William Goodell and the Science of Human Rights
A “flaming abolitionist” of lesser fame, William Goodell was praised by Frederick Douglass for being among the most important opponents of slavery in his time. He articulated a radical moral vision: a political theology of hope grounded in justice and reason.

Abolitionist William Goodell saw slavery as a grave moral error. He also saw it as inextricable from class oppression, as it rested on and reaffirmed the belief that elites could do precisely as they wished with whatever they owned. (Portraits of American Abolitionists, Massachusetts Historical Society)
In the early 1830s, Asenath Nicholson’s boardinghouse in lower Manhattan was a favorite gathering spot for reformers of all stripes. One visitor described it as a “club des Jacobins” and identified William Goodell as one of the most outspoken of its “flaming abolitionists.” A leading antislavery journalist and activist from the 1820s through the end of the Civil War, Goodell is not nearly as well known as William Lloyd Garrison or Frederick Douglass. However, in 1863, Douglass himself called Goodell the person “to whom the cause of liberty in America is as much indebted as to any other one American citizen.” Over nearly a half-century as a prolific and indefatigable reformer, Goodell distinguished himself as one of the nation’s most astute critics of slavery and white supremacy, defenders of democracy, and champions of universal reform.
Orphaned in his early teens, Goodell embarked on adulthood with scant resources other than a relentless work ethic and a fine-tuned moral compass.
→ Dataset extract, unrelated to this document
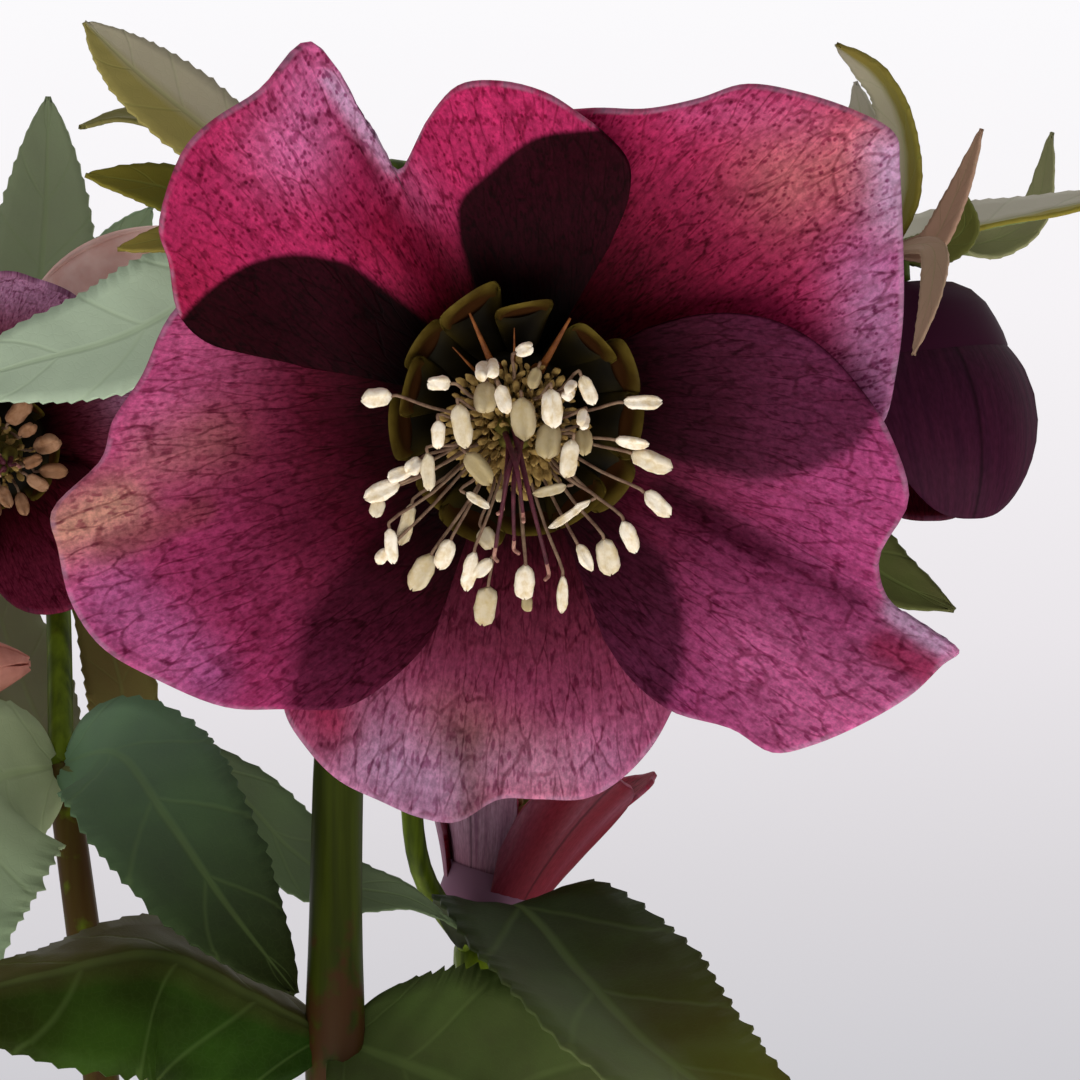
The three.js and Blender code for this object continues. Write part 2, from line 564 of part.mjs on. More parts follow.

As a young man, Goodell tried his hand at being a merchant, seaman, and bookkeeper, without achieving financial security or an intellectually satisfying position. Lacking the means to attend college, he was a devoted autodidact with an inveterate impulse to publish his ideas. His break came when an admirer of his letters and poems critiquing the Missouri Compromise in the Providence Gazette offered him the chance to edit a small religious journal. Goodell snatched the opportunity and never looked back. From the moment he traded the bookkeeper’s pen for the journalist’s typecase, he devoted his life to diagnosing the nation’s social pathologies.
As it was for many antebellum reformers, temperance was Goodell’s portal to the arena of social critique. However, he was never comfortable as a single-issue reformer. His antislavery sentiments were unwelcome in some corners of the temperance community and, by the early 1830s, abolition had become his chief cause. He was one of the founders of the American Anti-Slavery Society in 1833, and through much of the decade he collaborated closely with Garrison.